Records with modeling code
=-=-=

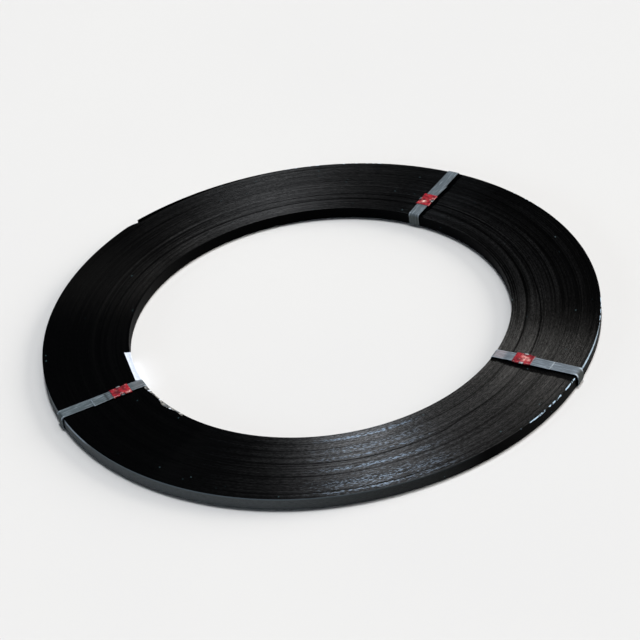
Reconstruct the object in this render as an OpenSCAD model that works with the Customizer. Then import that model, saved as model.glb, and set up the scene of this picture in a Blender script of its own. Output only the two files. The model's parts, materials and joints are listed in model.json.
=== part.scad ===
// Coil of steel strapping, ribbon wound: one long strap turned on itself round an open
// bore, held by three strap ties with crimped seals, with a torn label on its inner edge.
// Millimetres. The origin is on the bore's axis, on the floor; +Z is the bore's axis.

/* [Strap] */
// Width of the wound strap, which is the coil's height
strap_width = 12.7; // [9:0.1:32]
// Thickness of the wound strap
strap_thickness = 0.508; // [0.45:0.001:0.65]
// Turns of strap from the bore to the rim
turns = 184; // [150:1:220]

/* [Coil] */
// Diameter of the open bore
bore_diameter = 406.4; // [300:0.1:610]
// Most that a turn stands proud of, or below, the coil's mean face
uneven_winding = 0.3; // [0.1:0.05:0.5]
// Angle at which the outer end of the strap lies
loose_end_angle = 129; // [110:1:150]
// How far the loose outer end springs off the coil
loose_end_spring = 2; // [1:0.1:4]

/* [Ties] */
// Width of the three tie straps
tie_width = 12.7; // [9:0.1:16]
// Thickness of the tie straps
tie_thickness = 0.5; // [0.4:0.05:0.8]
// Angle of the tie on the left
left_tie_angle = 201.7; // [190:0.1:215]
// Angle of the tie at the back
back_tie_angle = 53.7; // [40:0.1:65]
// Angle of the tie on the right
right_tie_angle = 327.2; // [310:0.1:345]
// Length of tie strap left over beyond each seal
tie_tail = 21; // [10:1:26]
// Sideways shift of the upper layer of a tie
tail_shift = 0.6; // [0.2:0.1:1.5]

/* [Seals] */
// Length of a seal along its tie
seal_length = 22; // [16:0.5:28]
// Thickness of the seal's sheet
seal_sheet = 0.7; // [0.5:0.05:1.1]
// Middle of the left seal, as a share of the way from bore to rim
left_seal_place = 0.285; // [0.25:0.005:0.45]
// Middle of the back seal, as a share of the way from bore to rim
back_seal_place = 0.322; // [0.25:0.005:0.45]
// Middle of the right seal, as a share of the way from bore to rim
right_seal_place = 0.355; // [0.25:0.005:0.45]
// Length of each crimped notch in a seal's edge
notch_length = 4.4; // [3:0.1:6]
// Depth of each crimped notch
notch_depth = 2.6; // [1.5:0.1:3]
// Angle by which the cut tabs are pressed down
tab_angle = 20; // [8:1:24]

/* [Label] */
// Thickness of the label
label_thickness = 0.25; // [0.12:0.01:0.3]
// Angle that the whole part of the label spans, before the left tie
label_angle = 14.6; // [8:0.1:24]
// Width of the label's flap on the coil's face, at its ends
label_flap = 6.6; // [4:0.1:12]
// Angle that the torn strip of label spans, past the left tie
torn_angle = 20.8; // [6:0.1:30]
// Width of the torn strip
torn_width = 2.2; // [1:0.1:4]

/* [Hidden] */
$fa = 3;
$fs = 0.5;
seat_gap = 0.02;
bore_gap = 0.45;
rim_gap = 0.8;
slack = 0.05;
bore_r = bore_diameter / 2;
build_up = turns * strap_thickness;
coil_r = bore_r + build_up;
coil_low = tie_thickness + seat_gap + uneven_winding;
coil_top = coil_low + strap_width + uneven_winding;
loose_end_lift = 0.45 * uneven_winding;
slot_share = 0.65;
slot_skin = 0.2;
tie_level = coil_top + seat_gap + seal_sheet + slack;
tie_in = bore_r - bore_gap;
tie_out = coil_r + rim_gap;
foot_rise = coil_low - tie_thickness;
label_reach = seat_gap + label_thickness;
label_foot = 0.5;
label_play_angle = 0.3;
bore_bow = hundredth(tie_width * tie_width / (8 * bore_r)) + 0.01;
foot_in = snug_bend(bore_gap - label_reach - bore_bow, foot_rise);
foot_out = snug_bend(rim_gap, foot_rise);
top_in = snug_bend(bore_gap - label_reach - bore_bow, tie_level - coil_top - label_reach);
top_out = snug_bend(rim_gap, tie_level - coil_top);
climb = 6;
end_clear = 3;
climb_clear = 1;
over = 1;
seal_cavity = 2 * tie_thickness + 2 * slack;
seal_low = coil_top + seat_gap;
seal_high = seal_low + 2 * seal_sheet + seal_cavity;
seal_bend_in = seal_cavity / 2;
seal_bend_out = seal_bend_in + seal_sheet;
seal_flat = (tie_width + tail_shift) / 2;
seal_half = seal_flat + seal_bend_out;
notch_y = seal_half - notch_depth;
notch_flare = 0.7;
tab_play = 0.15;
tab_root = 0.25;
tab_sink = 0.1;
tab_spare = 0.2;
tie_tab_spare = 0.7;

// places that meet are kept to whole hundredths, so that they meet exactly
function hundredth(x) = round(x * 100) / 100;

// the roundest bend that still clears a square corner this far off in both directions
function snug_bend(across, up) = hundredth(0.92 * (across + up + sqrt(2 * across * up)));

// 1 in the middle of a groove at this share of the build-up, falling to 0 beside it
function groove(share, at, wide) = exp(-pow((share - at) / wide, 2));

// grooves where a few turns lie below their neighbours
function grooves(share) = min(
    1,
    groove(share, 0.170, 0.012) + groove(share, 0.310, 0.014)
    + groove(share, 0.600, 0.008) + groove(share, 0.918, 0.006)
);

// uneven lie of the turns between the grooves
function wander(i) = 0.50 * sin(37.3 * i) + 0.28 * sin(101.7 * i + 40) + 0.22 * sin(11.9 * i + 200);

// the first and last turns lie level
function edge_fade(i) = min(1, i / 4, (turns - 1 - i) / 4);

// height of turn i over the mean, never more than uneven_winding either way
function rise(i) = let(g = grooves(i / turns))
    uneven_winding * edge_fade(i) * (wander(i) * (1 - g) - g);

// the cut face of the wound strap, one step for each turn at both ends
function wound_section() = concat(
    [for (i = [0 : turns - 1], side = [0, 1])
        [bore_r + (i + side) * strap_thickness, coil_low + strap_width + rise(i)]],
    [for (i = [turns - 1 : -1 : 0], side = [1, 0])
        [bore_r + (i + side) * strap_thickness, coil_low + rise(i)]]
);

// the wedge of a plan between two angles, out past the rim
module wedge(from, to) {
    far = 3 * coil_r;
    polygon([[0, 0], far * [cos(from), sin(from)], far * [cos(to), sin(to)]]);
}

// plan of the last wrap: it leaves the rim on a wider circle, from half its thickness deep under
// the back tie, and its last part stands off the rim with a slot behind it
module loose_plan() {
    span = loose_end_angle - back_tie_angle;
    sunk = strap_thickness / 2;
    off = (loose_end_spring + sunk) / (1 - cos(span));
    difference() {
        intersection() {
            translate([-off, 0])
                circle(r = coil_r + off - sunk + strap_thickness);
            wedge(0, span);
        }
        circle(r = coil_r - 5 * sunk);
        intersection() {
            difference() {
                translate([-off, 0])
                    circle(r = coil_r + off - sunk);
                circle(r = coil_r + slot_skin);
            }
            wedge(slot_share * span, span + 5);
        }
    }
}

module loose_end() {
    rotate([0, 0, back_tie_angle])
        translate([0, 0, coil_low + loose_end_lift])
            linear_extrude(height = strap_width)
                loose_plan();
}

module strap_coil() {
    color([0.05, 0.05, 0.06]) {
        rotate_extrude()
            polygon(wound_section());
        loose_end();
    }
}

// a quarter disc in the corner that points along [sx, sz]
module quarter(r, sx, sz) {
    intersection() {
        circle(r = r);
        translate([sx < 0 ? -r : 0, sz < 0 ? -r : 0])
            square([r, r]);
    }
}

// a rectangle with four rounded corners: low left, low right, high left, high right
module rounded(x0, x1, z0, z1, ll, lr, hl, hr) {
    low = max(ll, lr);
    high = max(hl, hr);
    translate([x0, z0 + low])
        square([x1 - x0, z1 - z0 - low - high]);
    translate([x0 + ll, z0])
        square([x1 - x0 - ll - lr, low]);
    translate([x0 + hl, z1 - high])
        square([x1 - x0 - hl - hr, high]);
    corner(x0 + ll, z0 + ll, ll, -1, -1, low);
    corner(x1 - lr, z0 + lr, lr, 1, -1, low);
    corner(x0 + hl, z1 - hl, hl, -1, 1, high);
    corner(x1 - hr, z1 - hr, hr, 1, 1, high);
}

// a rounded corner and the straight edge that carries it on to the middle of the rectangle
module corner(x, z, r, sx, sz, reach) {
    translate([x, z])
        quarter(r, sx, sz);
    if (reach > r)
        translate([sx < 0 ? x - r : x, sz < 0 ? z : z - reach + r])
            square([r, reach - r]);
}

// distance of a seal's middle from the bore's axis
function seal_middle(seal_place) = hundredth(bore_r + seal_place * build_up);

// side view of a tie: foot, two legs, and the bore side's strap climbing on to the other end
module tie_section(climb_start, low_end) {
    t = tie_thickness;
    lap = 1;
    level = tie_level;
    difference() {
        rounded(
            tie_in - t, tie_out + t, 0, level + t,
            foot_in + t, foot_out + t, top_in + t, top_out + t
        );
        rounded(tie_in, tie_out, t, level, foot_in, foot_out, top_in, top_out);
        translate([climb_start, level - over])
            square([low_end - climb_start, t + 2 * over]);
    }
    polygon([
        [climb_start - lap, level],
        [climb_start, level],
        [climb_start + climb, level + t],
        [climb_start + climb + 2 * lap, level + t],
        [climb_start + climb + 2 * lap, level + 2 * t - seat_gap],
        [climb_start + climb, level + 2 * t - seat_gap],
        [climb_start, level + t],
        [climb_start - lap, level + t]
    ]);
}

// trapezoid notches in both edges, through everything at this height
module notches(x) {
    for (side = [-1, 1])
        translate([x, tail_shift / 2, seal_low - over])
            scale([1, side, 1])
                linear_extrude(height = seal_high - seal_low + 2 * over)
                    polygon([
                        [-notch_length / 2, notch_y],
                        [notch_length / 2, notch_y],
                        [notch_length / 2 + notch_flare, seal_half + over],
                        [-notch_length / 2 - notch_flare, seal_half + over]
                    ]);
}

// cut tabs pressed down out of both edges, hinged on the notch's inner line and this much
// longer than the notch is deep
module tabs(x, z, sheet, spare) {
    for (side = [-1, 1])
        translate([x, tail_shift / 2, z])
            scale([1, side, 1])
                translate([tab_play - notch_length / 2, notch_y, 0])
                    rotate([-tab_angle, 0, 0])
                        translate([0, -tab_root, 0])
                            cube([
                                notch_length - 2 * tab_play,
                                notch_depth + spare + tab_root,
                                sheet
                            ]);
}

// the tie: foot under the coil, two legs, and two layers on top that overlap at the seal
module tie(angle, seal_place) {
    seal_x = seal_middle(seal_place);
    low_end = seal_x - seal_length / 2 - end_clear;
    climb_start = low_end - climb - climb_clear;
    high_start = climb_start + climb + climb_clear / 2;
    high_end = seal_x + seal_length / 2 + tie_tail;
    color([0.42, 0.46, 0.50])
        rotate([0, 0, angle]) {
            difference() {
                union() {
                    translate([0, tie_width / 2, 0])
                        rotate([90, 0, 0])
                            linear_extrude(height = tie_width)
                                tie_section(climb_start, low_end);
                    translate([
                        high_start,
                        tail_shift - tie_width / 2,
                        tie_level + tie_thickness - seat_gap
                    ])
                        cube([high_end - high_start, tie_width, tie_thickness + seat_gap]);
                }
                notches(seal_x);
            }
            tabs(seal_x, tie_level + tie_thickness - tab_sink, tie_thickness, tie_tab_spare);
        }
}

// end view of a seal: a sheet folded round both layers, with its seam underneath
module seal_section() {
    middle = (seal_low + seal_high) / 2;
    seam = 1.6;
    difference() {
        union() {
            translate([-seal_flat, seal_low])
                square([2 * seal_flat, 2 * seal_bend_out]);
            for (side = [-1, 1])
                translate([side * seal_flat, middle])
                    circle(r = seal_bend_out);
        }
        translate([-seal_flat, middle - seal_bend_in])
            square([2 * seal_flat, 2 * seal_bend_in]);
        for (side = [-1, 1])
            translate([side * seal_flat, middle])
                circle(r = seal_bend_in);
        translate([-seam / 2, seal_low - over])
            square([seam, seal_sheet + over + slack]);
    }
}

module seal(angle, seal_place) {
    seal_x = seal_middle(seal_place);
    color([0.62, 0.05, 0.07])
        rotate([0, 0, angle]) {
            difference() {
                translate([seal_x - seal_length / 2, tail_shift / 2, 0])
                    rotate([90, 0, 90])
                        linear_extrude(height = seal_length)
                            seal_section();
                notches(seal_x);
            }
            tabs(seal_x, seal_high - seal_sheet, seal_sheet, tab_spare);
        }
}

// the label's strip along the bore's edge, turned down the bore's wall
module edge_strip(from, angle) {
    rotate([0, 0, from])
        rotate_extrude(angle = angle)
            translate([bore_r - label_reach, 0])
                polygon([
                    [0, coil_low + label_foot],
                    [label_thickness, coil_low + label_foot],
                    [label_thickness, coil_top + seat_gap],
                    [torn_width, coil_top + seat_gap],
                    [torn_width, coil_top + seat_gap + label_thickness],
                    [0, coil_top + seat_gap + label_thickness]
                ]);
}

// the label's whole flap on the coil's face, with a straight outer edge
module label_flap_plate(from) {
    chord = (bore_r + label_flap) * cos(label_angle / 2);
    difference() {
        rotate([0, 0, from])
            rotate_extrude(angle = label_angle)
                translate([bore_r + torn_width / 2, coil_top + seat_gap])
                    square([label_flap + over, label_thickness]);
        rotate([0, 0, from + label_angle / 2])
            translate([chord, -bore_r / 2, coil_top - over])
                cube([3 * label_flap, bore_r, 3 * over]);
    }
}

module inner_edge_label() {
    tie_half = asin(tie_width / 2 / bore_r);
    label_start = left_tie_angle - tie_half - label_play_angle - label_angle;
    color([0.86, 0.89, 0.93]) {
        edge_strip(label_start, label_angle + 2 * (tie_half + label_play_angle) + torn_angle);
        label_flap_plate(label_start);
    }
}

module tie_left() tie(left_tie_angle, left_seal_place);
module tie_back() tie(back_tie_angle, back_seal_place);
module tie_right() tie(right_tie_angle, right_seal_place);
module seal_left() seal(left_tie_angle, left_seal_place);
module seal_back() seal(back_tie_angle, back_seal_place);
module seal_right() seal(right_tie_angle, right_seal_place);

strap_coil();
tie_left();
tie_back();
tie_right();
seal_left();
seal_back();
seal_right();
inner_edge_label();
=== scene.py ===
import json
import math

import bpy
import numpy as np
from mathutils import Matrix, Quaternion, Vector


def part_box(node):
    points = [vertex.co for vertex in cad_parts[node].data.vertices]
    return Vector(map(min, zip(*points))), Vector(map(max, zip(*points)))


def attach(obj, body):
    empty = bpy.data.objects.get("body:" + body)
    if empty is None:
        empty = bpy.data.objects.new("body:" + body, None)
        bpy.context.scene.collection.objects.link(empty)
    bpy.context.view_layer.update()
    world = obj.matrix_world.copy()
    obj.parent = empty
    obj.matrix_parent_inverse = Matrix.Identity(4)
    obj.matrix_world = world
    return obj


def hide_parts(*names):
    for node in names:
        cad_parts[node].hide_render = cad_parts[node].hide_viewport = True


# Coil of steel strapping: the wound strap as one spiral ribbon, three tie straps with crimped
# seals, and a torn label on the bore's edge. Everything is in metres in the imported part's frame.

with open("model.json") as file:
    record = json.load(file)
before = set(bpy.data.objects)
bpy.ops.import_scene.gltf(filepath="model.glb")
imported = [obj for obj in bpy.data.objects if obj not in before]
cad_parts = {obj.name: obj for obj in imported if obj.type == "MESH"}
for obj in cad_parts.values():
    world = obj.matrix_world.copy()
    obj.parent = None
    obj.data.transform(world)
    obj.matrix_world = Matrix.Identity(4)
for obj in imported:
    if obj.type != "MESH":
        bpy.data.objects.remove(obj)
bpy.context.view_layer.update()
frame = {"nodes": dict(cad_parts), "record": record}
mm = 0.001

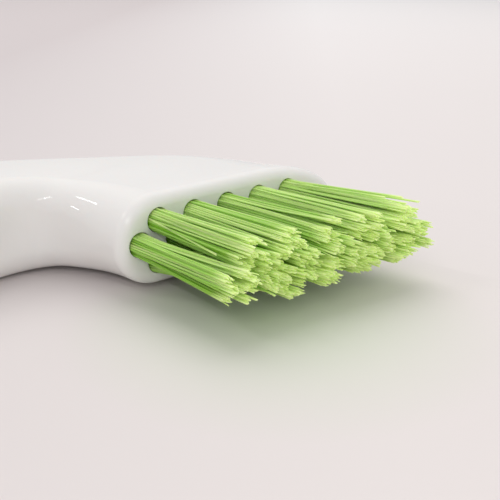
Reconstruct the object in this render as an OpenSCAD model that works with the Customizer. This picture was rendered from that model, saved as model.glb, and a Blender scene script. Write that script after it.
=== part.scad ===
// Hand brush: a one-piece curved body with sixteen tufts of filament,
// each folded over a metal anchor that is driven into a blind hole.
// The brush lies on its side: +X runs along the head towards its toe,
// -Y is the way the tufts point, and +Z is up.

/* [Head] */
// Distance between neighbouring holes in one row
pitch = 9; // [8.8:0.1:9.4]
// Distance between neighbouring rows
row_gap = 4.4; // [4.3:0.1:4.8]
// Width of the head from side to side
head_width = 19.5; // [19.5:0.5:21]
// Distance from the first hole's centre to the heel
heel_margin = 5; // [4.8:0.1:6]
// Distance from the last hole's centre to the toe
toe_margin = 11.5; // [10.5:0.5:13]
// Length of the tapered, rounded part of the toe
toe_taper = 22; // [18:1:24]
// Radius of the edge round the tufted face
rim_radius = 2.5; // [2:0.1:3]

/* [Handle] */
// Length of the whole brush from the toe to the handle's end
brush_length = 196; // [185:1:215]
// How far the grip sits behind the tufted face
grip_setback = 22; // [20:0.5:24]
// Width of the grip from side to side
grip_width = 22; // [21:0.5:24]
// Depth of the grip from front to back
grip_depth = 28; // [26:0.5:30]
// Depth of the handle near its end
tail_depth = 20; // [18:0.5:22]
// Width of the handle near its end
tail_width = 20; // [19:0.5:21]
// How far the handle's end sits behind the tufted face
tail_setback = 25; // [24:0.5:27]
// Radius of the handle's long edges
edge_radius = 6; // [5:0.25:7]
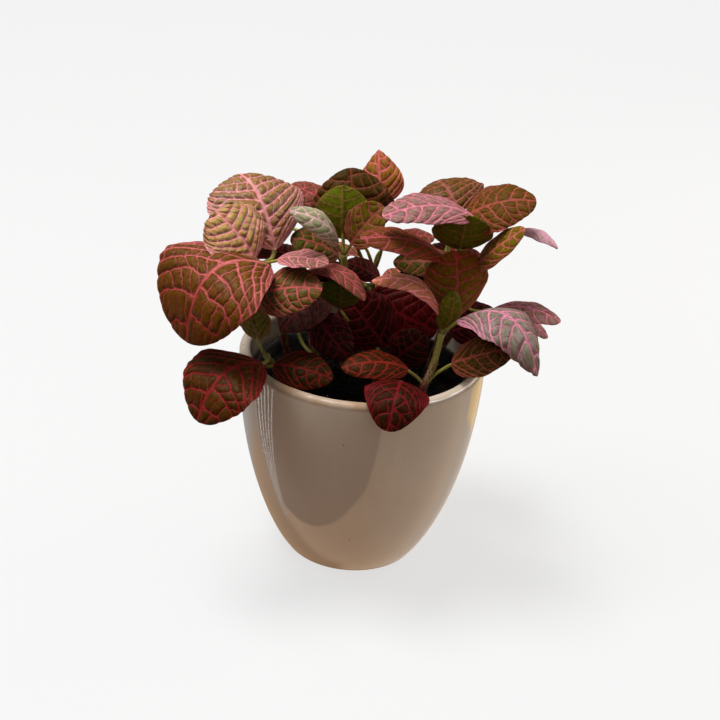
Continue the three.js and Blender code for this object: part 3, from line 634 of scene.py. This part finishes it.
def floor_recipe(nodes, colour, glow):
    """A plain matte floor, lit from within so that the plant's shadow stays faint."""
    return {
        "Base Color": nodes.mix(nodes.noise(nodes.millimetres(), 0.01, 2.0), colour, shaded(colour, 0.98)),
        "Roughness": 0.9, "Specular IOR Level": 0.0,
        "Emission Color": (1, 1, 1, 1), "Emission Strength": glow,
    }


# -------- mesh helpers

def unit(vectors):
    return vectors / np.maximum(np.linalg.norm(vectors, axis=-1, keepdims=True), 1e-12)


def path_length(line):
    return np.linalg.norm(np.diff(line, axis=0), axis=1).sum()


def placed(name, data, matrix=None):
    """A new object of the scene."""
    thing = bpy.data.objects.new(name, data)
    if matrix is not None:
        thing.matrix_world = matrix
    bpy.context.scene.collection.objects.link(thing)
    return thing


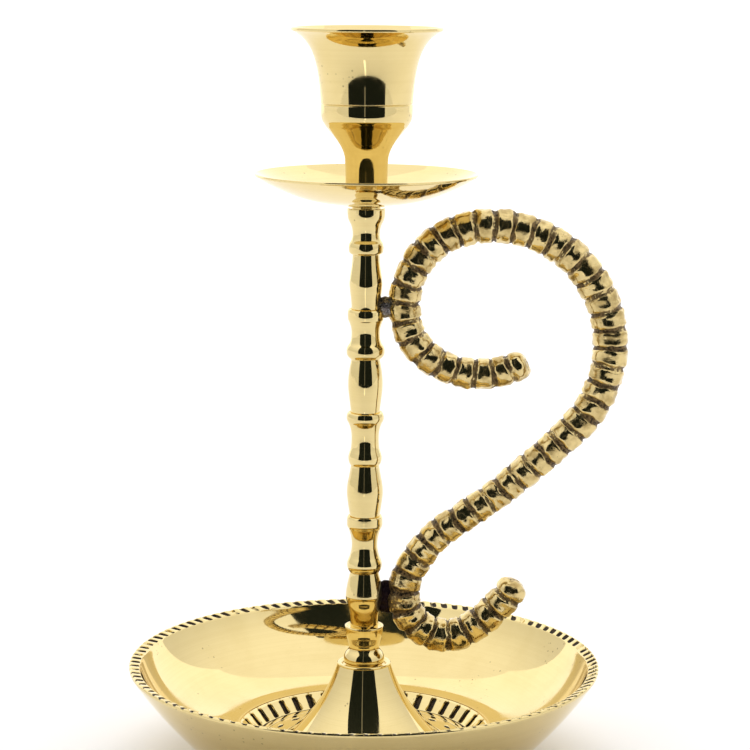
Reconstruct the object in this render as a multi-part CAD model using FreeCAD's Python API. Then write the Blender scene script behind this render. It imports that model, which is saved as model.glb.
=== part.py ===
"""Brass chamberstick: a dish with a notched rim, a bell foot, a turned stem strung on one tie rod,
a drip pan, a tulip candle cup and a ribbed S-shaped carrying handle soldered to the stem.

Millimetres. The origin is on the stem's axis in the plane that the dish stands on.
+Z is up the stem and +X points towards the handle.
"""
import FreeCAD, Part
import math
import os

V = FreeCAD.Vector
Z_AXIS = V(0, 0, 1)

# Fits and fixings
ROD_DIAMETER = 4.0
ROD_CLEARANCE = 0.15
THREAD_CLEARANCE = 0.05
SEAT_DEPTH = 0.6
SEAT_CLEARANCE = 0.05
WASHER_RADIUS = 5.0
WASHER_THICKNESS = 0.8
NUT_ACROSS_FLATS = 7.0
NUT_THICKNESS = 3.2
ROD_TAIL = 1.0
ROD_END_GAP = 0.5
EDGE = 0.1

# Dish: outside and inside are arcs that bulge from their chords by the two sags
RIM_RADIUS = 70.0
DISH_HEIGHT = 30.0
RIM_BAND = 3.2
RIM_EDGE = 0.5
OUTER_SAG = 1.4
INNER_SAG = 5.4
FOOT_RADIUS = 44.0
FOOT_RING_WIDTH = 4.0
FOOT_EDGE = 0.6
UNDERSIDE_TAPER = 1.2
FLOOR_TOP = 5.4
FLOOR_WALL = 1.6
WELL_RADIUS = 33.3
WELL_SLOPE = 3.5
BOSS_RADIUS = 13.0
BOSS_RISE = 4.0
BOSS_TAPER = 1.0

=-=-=

- PROMPT -
Starting with the line that contains "module tie_left() tie(left_tie_angle, left_seal_place);", repeat each line exactly, and stop once the line that contains "for node in" has been repeated.

- SOLUTION BELOW -
module tie_left() tie(left_tie_angle, left_seal_place);
module tie_back() tie(back_tie_angle, back_seal_place);
module tie_right() tie(right_tie_angle, right_seal_place);
module seal_left() seal(left_tie_angle, left_seal_place);
module seal_back() seal(back_tie_angle, back_seal_place);
module seal_right() seal(right_tie_angle, right_seal_place);

strap_coil();
tie_left();
tie_back();
tie_right();
seal_left();
seal_back();
seal_right();
inner_edge_label();
=== scene.py ===
import json
import math

import bpy
import numpy as np
from mathutils import Matrix, Quaternion, Vector


def part_box(node):
    points = [vertex.co for vertex in cad_parts[node].data.vertices]
    return Vector(map(min, zip(*points))), Vector(map(max, zip(*points)))


def attach(obj, body):
    empty = bpy.data.objects.get("body:" + body)
    if empty is None:
        empty = bpy.data.objects.new("body:" + body, None)
        bpy.context.scene.collection.objects.link(empty)
    bpy.context.view_layer.update()
    world = obj.matrix_world.copy()
    obj.parent = empty
    obj.matrix_parent_inverse = Matrix.Identity(4)
    obj.matrix_world = world
    return obj


def hide_parts(*names):
    for node in names:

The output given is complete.